As I have been stating all along, my hope in writing my original blog post and consecutive ones is to keep the dialogue open on all sides. I want to move the conversation forward, to educating the public on what the police do as well as to listening to the public’s concerns about misuse of police power. There are obvious strong opinions on both sides, and we need to listen to one another and quit name calling. That is a problem on a blog which allows anonymous comments. I should have asked people to give me their names and cities. I bet they would be more careful as I know I am if people know me.
Since we are getting close to 300 comments from across the country on just the first blog post, it is hard to sift through them for readers. So, I thought I would highlight a few of them, people who have written very interesting notes, and that are moving the dialogue to actual open minded discussion.
One note: Not all vegans hate police. In fact, someone pointed out that the red and black is first and foremost anarchist, second vegan.

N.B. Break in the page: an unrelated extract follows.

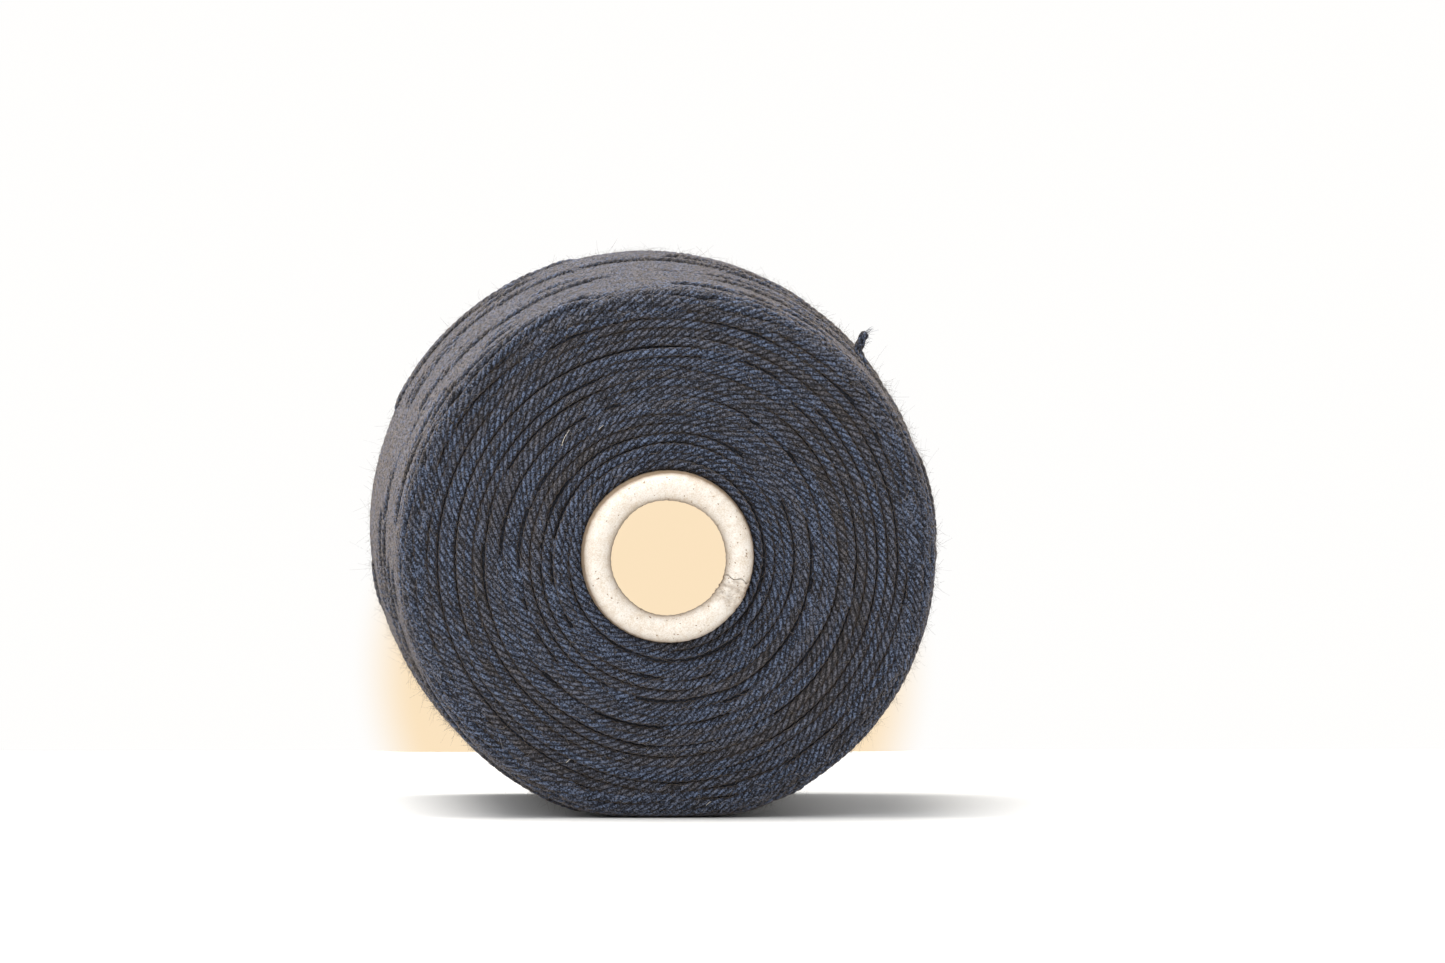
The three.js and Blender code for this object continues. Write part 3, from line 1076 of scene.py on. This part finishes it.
first_turns = piece_from_bundle("first_turns", bundle, wool)
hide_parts("yarn_start_turns")

# %% [markdown]
# ## The loose end
# The outer end of the yarn is cut off short, and stands up from the side like a stalk. Its
# fibres splay at the tip. A few listed points, joined by a soft curve, give its bend more
# surely than a simulation would, and the fibres are set at random round the tip.

# %% The stalk's route
END_PLACE, END_ANGLE = 62.0, math.radians(44.3)
END_RISES = [(0, 0), (0.4, 1.0), (0.8, 2.1), (1.2, 3.1), (2.1, 3.7)]
side_share = (END_PLACE - nose_crown) / (base_crown - nose_crown)
end_radius = NOSE_END_RADIUS + side_share * (BASE_END_RADIUS - NOSE_END_RADIUS)
root = np.array([end_radius * math.cos(END_ANGLE), END_PLACE, end_radius * math.sin(END_ANGLE)])
along_side = np.array([math.sin(END_ANGLE), 0.0, -math.cos(END_ANGLE)])
outwards = np.array([math.cos(END_ANGLE), 0.0, math.sin(END_ANGLE)])
buried = [root + along_side * 9 - outwards * 3.0, root + along_side * 5 - outwards * 1.0]
buried.append(root + along_side * 1.8 + outwards * 0.1)
stalk = [root + outwards * 0.7 + np.array([side, 0, rise]) for side, rise in END_RISES]


def smooth_route(points, steps):
    """A soft curve through given points."""
    points = np.array(points, float)
    at = np.linspace(0, len(points) - 1, steps)
    line = interp_points(at, np.arange(len(points)), points)
    return np.stack([smooth_along(line[:, k], steps // len(points) // 2 + 1) for k in range(3)], axis=1)


# %% The stalk and its fibres
ROUTE_STEPS = 90
route = smooth_route(buried + stalk, ROUTE_STEPS)
bundle = Bundle()
facing = np.broadcast_to(np.array([0.2, -1.0, 0.1]), route.shape)
splayed_end = ([0, 0.7, 0.96, 1], [1, 1.05, 1.0, 0.75])
end_line, _, end_tangent, _ = twist_yarn(
    bundle, route, facing, END_TONE_STEP, END_SIDES, radius=1.0, shrink=splayed_end
)
print("loose end", len(end_line), "steps long")


# %% Thin fibres
def thin_tubes(bundle, lines, radius, sides, tone):
    """Round closed tubes that taper to their tips. lines is (tubes, steps, 3)."""
    tangent = unit(np.gradient(lines, axis=1))
    one = unit(np.cross(tangent, np.array([0.31, 0.52, 0.79])))
    two = np.cross(tangent, one)
    turn = (np.arange(sides) / sides * 2 * math.pi)[:, None]
    taper = (np.linspace(1, 0.55, lines.shape[1]) * np.reshape(radius, (-1, 1)))[..., None, None]
    rings = lines[:, :, None] + taper * (np.cos(turn) * one[:, :, None] + np.sin(turn) * two[:, :, None])
    bundle.add(rings, np.broadcast_to(np.reshape(tone, (-1, 1, 1, 3)), rings.shape))


def curved(start, way, bend, length, steps):
    """Lines that set off along `way` and bend as they go."""
    t = np.linspace(0, 1, steps)[None, :, None]
    return start[:, None] + length[:, None] * (way[:, None] * t + bend[:, None] * t * t)


# %% Fibres at the tip
TIP_FIBRES = 90
TIP_FIBRE_RADIUS = 0.035
tip = end_line[-1 - rng.integers(0, 7, TIP_FIBRES)] + rng.normal(0, 0.33, (TIP_FIBRES, 3))
way = end_tangent[-1] + rng.normal(0, 0.40, (TIP_FIBRES, 3))
bend = rng.normal(0, 0.25, (TIP_FIBRES, 3))
length = rng.uniform(0.6, 1.7, (TIP_FIBRES, 1))
lines = curved(tip, way, bend, length, 5)
thin_tubes(bundle, lines, np.full(TIP_FIBRES, TIP_FIBRE_RADIUS), 4, (0.5, 0.4, 1.0))
loose_end = piece_from_bundle("loose_end", bundle, wool)
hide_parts("yarn_end")

# %% [markdown]
# ## Fuzz
# Wool yarn is never clean-edged: fibre ends stand out of it all over, and against a light
# ground they make a soft halo. Particle hair is not mesh, and here the meshes themselves are
# the result, so each fibre is a thin tube, rooted on a strand and curled at random.

# %% Loose fibres
FIBRE_PIECES, FIBRES_EACH = 4, 8000
FIBRE_STEPS, FIBRE_SIDES = 4, 3
roots, faces, runs = (np.concatenate(x) for x in (surface_points, surface_out, surface_run))
count = FIBRES_EACH
for number in range(1, FIBRE_PIECES + 1):
    k = rng.integers(0, len(roots), count)
    across = np.cross(faces[k], runs[k])
    way = runs[k] * rng.choice((-1, 1), (count, 1)) * rng.uniform(0.4, 1.1, (count, 1))
    way += faces[k] * rng.uniform(0.1, 0.8, (count, 1)) + across * rng.normal(0, 0.5, (count, 1))
    way = unit(way)
    start = roots[k] + faces[k] * YARN_RADIUS * 0.8 + across * rng.uniform(-0.7, 0.7, (count, 1))
    bend = rng.normal(0, 0.40, (count, 3)) - faces[k] * 0.2
    length = rng.gamma(2.0, 0.55, (count, 1)) + 0.5
    tone = np.stack([rng.uniform(0.3, 1, count), rng.uniform(0.2, 1, count), np.ones(count)], axis=1)
    bundle = Bundle()
    lines = curved(start, way, bend, length, FIBRE_STEPS)
    thin_tubes(bundle, lines, rng.uniform(0.014, 0.028, count), FIBRE_SIDES, tone)
    fibres = piece_from_bundle(f"loose_fibres_{number}", bundle, fuzz)

# %% [markdown]
# ## Lint
# A few pale bits of lint have caught on the nose face. Each is given by its distance from
# the axis, its angle and its length, and is one thicker fibre in a pale wool.

# %% Lint on the nose face
LINT = [(30.8, 133.7, 3.6), (29.1, 118.5, 1.2), (46.3, 244, 1.1), (50.9, 279, 1.1)]
LINT_RADIUS, LINT_PROUD = 0.055, 0.8
lint_wool = {"Navy": (0.30, 0.29, 0.26, 1), "Slate": (0.80, 0.78, 0.72, 1), "Brown": (0.72, 0.66, 0.56, 1)}
lint_paint, _ = grouped_material("pale lint", wool_tree, lint_wool, 0.8, 0.2, 0.02)
far, turn, length = np.array(LINT).T
turn = np.radians(turn)
face_place = np.interp(far, [corners[0, 0], corners[1, 0]], [corners[0, 1], corners[1, 1]])
middle = round_points(far, face_place - LINT_PROUD, turn)
way = np.stack([0.3 + 0.3 * np.cos(9 * turn), np.full(len(far), -0.1), np.full(len(far), 0.8)], axis=1)
way = unit(way)
bend = np.broadcast_to(np.array([0.25, -0.1, -0.1]), way.shape)
bundle = Bundle()
lines = curved(middle, way, bend, length[:, None], 9)
thin_tubes(bundle, lines, np.full(len(far), LINT_RADIUS), 6, (1, 1, 1))
lint = piece_from_bundle("lint", bundle, lint_paint)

Here is a sampling of a few comments that I appreciated:
POLICE OFFICER IN SAN ANTONIO:“…As a vegan of 12 years, I find the story particularly interesting. I live in San Antonio, where there is only one vegetarian restaurant. If they asked me to leave where would I eat?? Fortunately, the staff there is very friendly and I can’t imagine being asked to leave! I go there on duty and off duty and they all know what I do. On particularly busy days, they’ll even pack a lunch for me =) It’s called Green. If you or your daughter ever find yourselves in San Antonio, the food there is pretty good and they are officer friendly. Of course, the sad truth is that there are officers who are mirror images of this business owner. Officer Crooker was right in that education is the only way to solve the problem. A lot of officer comments have been defensive (“let’s see what happens if they should ever need our services”…) but the only way to start bridging the gap is to educate ourselves also. We should go out of our way to provide everyone with exceptional customer service – especially those who have a negative opinion of us.”

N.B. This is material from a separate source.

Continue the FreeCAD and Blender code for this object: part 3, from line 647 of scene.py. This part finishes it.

ATS COMMENT: “Both sides have valid points, and I know that this can be a heated discussion. Simple fact is that the guy did have the right to throw the officer out. I disagree with his opinion, and I think that he grossly generalized a group of people, but he does have the right. I also agree that it promotes an atmosphere of misunderstanding to lump this officer in with the bad occurrences that have happened recently and that many people today do not understand just what these officers go through. Also I find many of the comments written here to be very ignorant of the human condition. Corruption and abuse of power is something that this country was built to fight against. It is our duty to be vigilant against power-happy public officials. But to take the shootings and simply cry “we need anarchy” is school-yard mentality. History shows that any time there was anarchy; it wasn’t long before the people BEGGED for a dictatorship. That’s how bad it gets when people realize that they have no security. To think that we don’t need the police is idealistic nonsense and has no place in the universal truths of cause and effect. Get your nose out of the books and see what real life is like. Also, you’re too hateful with some of your comments. If you can’t filter your prejudice, than your point is moot and you should shut up and sit down so the grownups can talk.”
FROM S. WELLS: “The conversation here for Portlanders is what do you stand for? Do you stand for acceptance, diversity, justice, kindness, and all the other phrases that come to mind when thinking about a progressive, modern city which is known as being “different”…or better yet “weird”? Do we want to be weird because we discriminate, are mean spirited, hateful, and do not embrace all peoples, or do we want to be different because we epitomize acceptance…no matter who or what you are?
My personal opinion of most policeman…and I have lived in many large and small cities, have traveled extensively, is that most are your friends. Of course that is the way I approach everyone, no matter how they are dressed, what color they are, what profession they have, or what nationality. I don’t just talk the talk of non-discrimination, I actually live it. That’s what I loved about Portland…we are committed to the practice of what we preach in the area of diversity. Hopefully, this will instill in everyone a new perspective on that commitment.
As far as the red and black is concerned the sad part is if something happens and they call the police, the PPD will still do their job in a professional manner and assist them in any way they could. Hopefully this is a wakeup call to all of us.”